With these configurable changes were were able to meet a provisioning rate of about 500 machines in roughly 30 minutes. These machines were submitted in 2 sets. 250 machines at time = 0 and another 250 machines at time = 10 minutes.
Investigation – vSphere Endpoint
Confident in our Amazon EC2 testing we moved onto vSphere as the infrastructure had been setup and configured. Blueprints were configured in vRealize Automation with Linked-Clones being used for the machines in the template.
After a few rounds of testing and iterating we arrived at the following settings for the Manager Service and vSphere Proxy Agent.
Optimization 4: Increase MaxOutstandingResourceIntensiveWorkItems from the default of 8 to 100. This setting determines how many CloneVM Work Items the Manager Service will dispatch to each Endpoint concurrently. We determined that the vSphere instance could handle at least 100 CloneVM operations.

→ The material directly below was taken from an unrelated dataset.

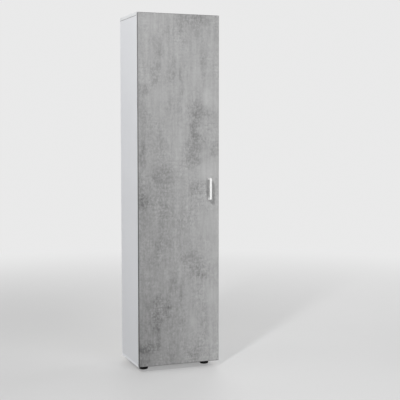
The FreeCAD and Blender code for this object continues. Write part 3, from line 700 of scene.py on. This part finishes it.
@dataclass(frozen=True)
class Metal:
    """Plated or cast metal with fine scratches along one direction."""

    name: str
    colour: Colour
    rough: float
    draw: Triple = (1.0, 1.0, 0.1)
    spots: Grain = Grain(160.0)
    spot_tone: Span = (0.90, 1.04)
    relief: float = 0.00005
    relief_strength: float = 0.3
    rough_swing: float = 0.08

    def dress(self) -> bpy.types.Material:
        """Make the material.

        Returns:
            The finished material.
        """
        recipe = Recipe(self.name)
        place = recipe.place()
        lines = recipe.noise(recipe.stretch(place, self.draw), SCRATCHES)
        spots = recipe.noise(place, self.spots)
        recipe.bump(lines, self.relief, self.relief_strength)
        tone = spots.ease(*NOISE_SPAN, *self.spot_tone)
        rough = lines.ease(*NOISE_SPAN, self.rough - self.rough_swing,
                           self.rough + self.rough_swing)
        return recipe.surface_of(base_color=recipe.shade(self.colour, tone), roughness=rough,
                                 metallic=1.0)


@dataclass(frozen=True)
class Fibreboard:
    """Thin fibre board, lacquered white on the inside and raw at the rear."""

    name: str
    white: Colour = (0.74, 0.75, 0.76)
    pale: Colour = (0.42, 0.29, 0.17)
    dark: Colour = (0.27, 0.17, 0.09)
    inner_face: float = 0.5
    felt: Grain = Grain(320.0, 4.0, 0.7)
    cloud: Grain = Grain(4.0, 3.0, 0.55)
    felt_share: float = 0.7
    contrast: Span = (0.36, 0.64)
    cloud_tone: Span = (0.98, 1.01)
    lacquer_fill: float = 0.8
    relief: float = 0.0002
    relief_strength: float = 0.4
    rough: float = 0.72
    lacquer_gloss: float = 0.27

    def dress(self) -> bpy.types.Material:
        """Make the material.

        Returns:
            The finished material.
        """
        recipe = Recipe(self.name)
        place = recipe.place()
        inside = (0.0 - recipe.facing()[1]).above(self.inner_face)
        felt = recipe.noise(place, self.felt)
        cloud = recipe.noise(place, self.cloud)
        fibres = felt * self.felt_share + cloud * (1.0 - self.felt_share)
        raw = recipe.mix(fibres.ease(*self.contrast), self.dark, self.pale)
        sheet = recipe.shade(self.white, cloud.ease(*NOISE_SPAN, *self.cloud_tone))
        recipe.bump(felt * (1.0 - inside * self.lacquer_fill), self.relief, self.relief_strength)
        return recipe.surface_of(base_color=recipe.mix(inside, raw, sheet),
                                 roughness=self.rough - inside * self.lacquer_gloss)


@dataclass(frozen=True)
class Beech:
    """Raw fluted beech of the dowels."""

    name: str
    pale: Colour = (0.62, 0.43, 0.26)
    dark: Colour = (0.42, 0.26, 0.14)
    grain: Grain = Grain(700.0, 3.0, 0.6, (0.1, 1.0, 1.0))
    contrast: Span = (0.35, 0.65)
    relief: float = 0.0002
    relief_strength: float = 0.5
    rough: Span = (0.6, 0.72)

    def dress(self) -> bpy.types.Material:
        """Make the material.

        Returns:
            The finished material.
        """
        recipe = Recipe(self.name)
        grain = recipe.noise(recipe.place(), self.grain)
        recipe.bump(grain, self.relief, self.relief_strength)
        return recipe.surface_of(
            base_color=recipe.mix(grain.ease(*self.contrast), self.dark, self.pale),
            roughness=grain.ease(*NOISE_SPAN, *self.rough))


# Hand work on meshes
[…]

Configure MaxOutstandingResourceIntensieWorkItems to 100 in ManagerService.exe.config
Optimization 5: Decrease workItemTimerInterval to 5 seconds and Increase workItemRetrievalCount and activeQueueSize to 100 in vSphere Proxy Agent. These settings determine how often the Proxy Agent queries for work, how many work items it obtains per query and the maximum amount of work items it can process.
Configure workitemTimerInterval to “00:00:05”, workitemRetrievalCount to “100” and activeQueueSize to “100” in VRMAgent.exe.config
Results
With all these settings made we were able to continue testing and reach 1250 Virtual Machines in 80 minutes. Please keep in mind this customer utilized Linked Clones in order to drastically reduce Clone times. If you utilize Full Clones you may be unable to reach these numbers without the Storage and Network to back it up.
With the exception of Optimization 3 all of these code and configuration changes have been defaulted in 7.5. By installing or upgrading to vRealize Automation 7.5 you can expect to experience a roughly 30% improvement in provisioning throughput.
Improvements in provisioning performance have only been made to the core services. Complex customization and Template size will still adversely affect provisioning time.